The study also found a growing number of “entrepreneurs” or “retailers of the future” who weren’t just Marie Kondo’ing their wardrobes to “make a few bucks,” as Baldo put it, but actively purchasing products with an eye on their future resale value. “When we combined all these learnings, we felt there was really a business case [for resale] because there is value that we can capture after the first purchase,” he added.

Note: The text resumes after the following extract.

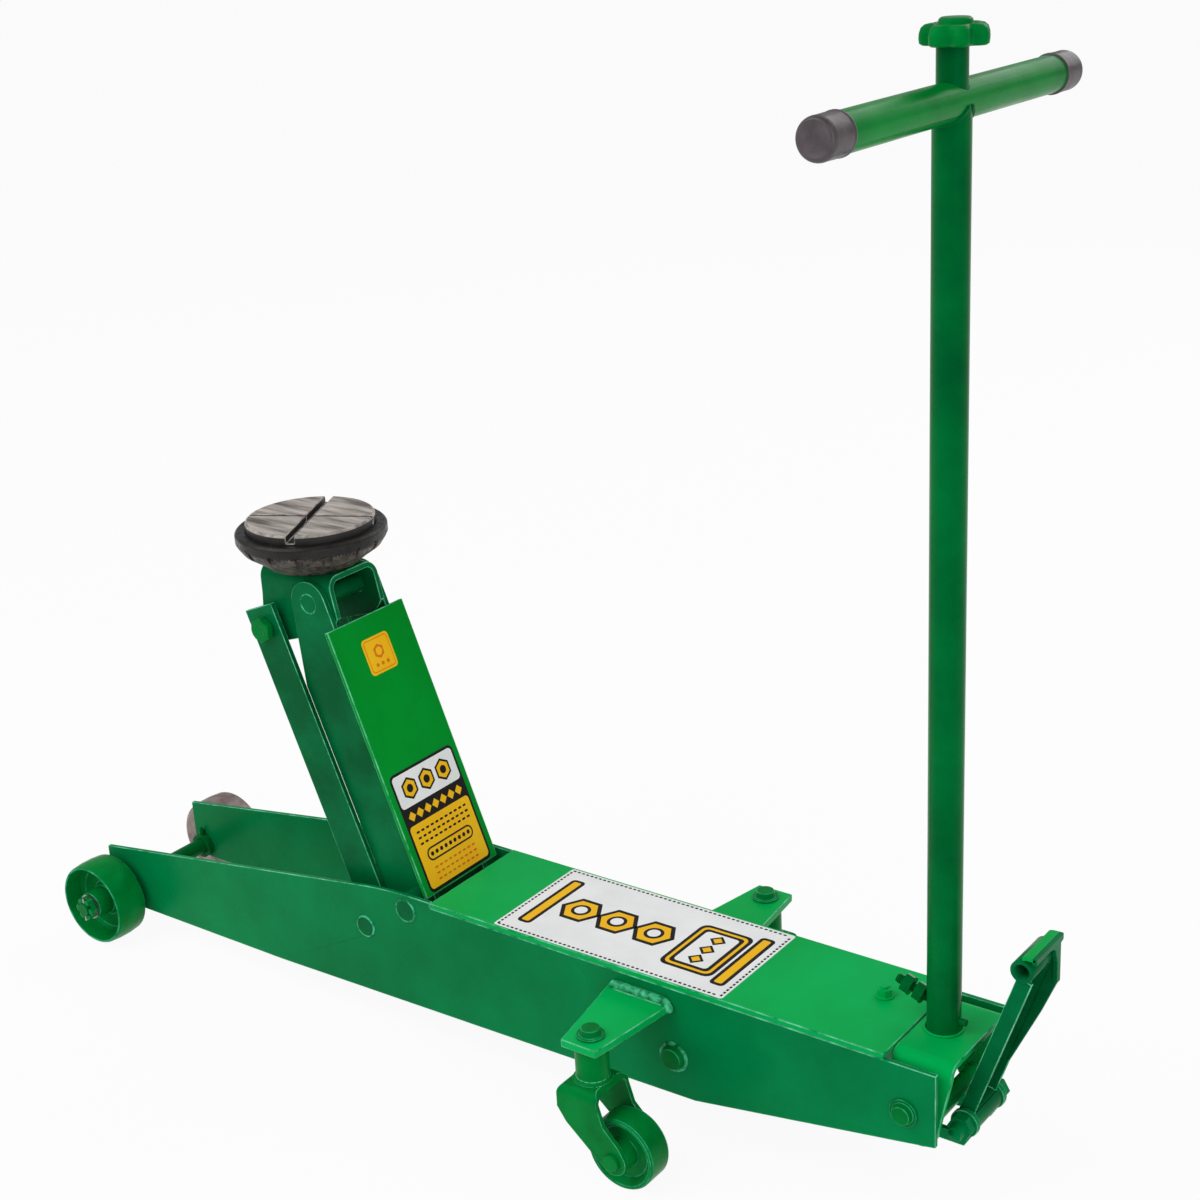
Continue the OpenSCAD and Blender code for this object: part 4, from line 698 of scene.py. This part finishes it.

Ganni’s resale element will reside on the brand’s website in a “simple and seamless manner,” said Stephanie Crespin, CEO and co-founder of Reflaunt, which recently partnered with Yoox Net-a-Porter to resell products across its Net-a-Porter, Mr Porter and The Outnet properties. Customers will be able to resell their past purchases with a “click from their Ganni account” that “broadcasts” the item listing across a network of marketplaces worldwide. Once sold, the product will ship to the buyer and the Ganni customer will receive payment either in cash or Ganni shopping credits.

Such a strategy, rather than a stand-alone marketplace, is better-suited for brands like Ganni that have an international audience, Crispin said. “Here, the brand and the retailer still own the resale experience—customers are selling through Ganni.com,” she said. “But the sale is done through external marketplaces that already have their secondhand database, that already have that knowledge and reach out to customers that are looking to buy secondhand.”

For a not-sustainable sustainable business like Ganni, the shift to resale is an obvious one. “It makes a lot of sense if you’re a sustainable brand because you obviously want to extract more value from the resources you’re using for producing,” Baldo said. “We are trying to say, ‘How can I develop, to still be able to find business, without growing my impact?’ But it also makes sense when you think about the long-term value of your customers beyond a single transaction.”

The “stickier” the platform, he said, the more value a company captures from customer engagement. Providing a resale channel allows Ganni to convert third-party transactions that are already happening into direct-to-consumer ones.

“It’s also a way to reduce customer acquisition costs,” Baldo said.